The European Union is concerned over proposed sanctions the US plans on imposing Russia.
The US House and the Senate have reached a deal on toughening sanctions against Russia over its purported interference on the 2016 US elections.
If these sanctions are imposed, they will affect other countries around Russia as well. Thus, according to a memo obtained by Financial Times, the EU plans to counter these sanctions soon.
There is consensus among all intelligence agencies in the US that Russia interfered in the US elections. In December 2016, in retaliation President Barack Obama expelled 35 Russian diplomats from the United States and imposed fresh sanctions.
The current President, Donald Trump, has been enigmatic about his views on the subject. He has said that other countries could have also been involved in the hacking. Additionally, he has advocated for a positive relationship with Russia. Trump and Russian President Vladimir Putin met during the G-20 Summit and agreed to a ceasefire in the Syrian conflict.
Russia has denied the charges of interference multiple times.
Some lawmakers in the US have expressed their concern over Trump’s seemingly close equation with Russia. There is an ongoing investigation to see if any member of the Trump campaign has colluded with the Russian government in the elections.

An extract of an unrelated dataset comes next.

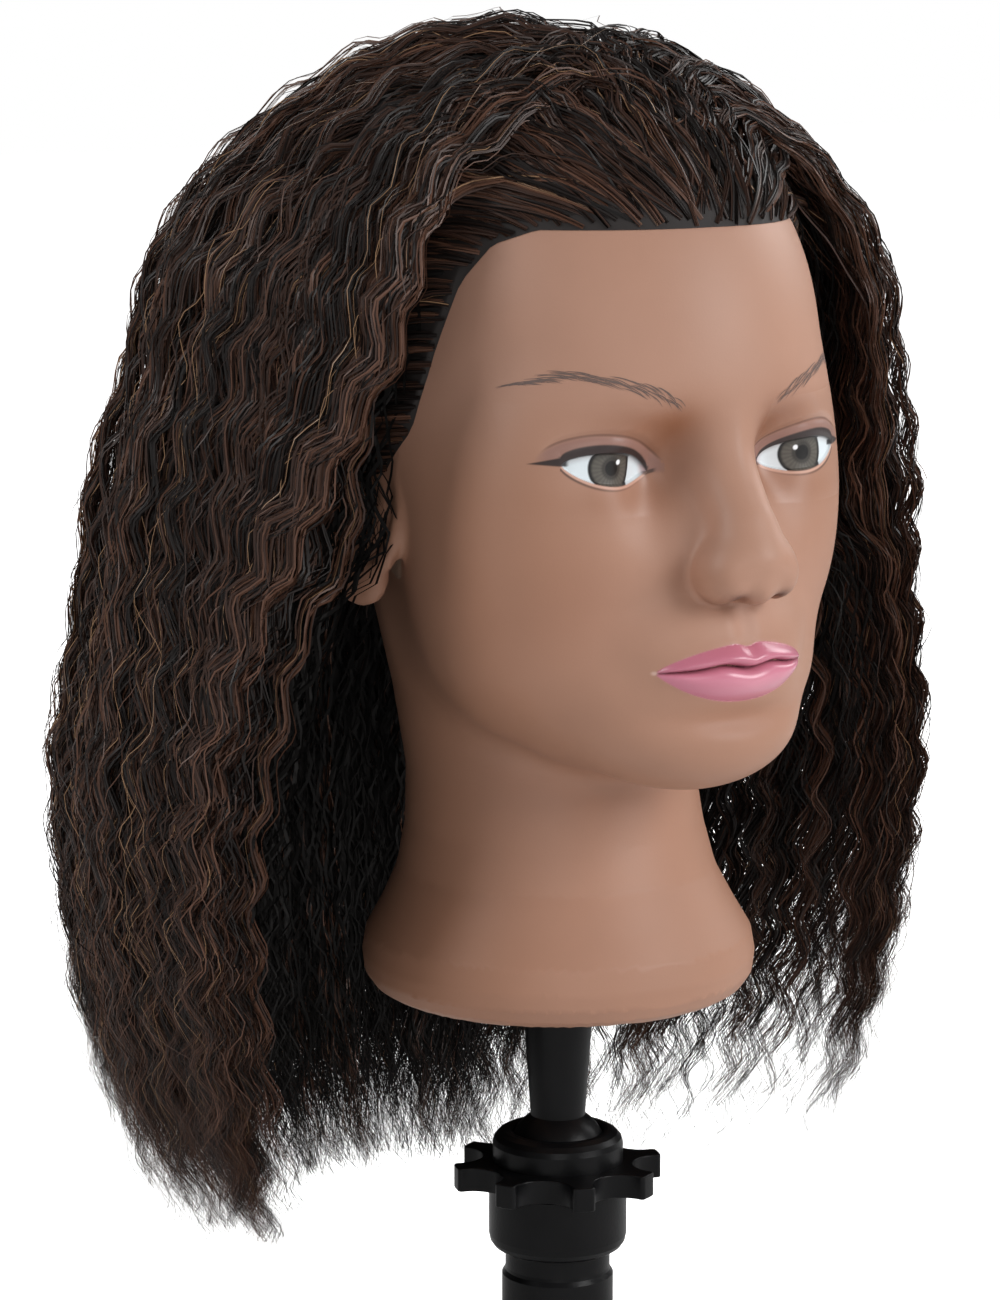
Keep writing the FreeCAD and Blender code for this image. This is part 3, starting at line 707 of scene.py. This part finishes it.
# ---- hair ---------------------------------------------------------------------------------------
# Places in the hair are given by phi, degrees round from the back of the head towards its own left,
# and by level: the height up to LIFT, then LIFT plus degrees of elevation about the middle of the skull.
LIFT = 330.0
AXIS_LEVEL = np.array([20.0, 126.0, 200.0, 246.0, 296.0, 330.0, 420.0])
AXIS_Y = np.array([36.0, 35.0, 33.0, 31.0, 29.0, 25.0, 25.0])
OUTER_LEVEL = np.array([20.0, 36.0, 60.0, 86.0, 126.0, 166.0, 200.0, 246.0, 296.0, 330.0])
OUTER_R = np.array([100.0, 106.0, 117.0, 126.0, 135.0, 140.0, 141.0, 134.0, 126.0, 117.0])
MASS_DEPTH = 30.0
LINE_PHI = np.array([0.0, 60.0, 90.0, 104.0, 118.0, 127.0, 132.0, 137.0, 143.0, 151.0, 180.0])
LINE_Z = np.array([250.0, 252.0, 262.0, 286.0, 298.0, 312.0, 336.0, 357.0, 368.0, 372.5, 373.0])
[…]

In July 2017, the House and Senate passed a bill slapping Russia with fresh sanctions. The bill also gives Congress new veto power to block any easing of those sanctions – thus undercutting the President’s power.
The Trump administration has signaled that it will be supporting this bill. Sarah Huckabee Sanders, the Deputy White House Press Secretary said, “The administration is supportive of being tough on Russia, particularly in putting these sanctions in place…And we support where the legislation is now.”
The bill is slated to reach the President’s office for approval by the end of this month.
This has increased fears within the EU. The bill is said to target Russian energy, financial, railways, shipping and metals and mining sectors. When imposed, this will negatively affect any European company that is working in those industries in Russia. An internal note has been prepared by EU commissioners to address this problem. It states, “The measures risk breaking the transatlantic and G7 unity.”
Germany has lashed out against these sanctions as they will be detrimental to the Nord Stream 2 gas pipeline which will start pumping gas from Russia to Europe in 2019.
Our assessment is that EU has to look at its own energy and national interests before agreeing to support any sanction that US may impose on Russia. It is quite evident that the US president is under domestic pressures to promulgate such sanctions against Russia. Russia has already signaled its intention by replacing the current Russian Ambassador to the US. Kislyak will mostly likely be replaced by Anatoly Antonov, a deputy foreign minister and former deputy defense minister who is seen as a hardliner regarding the United States.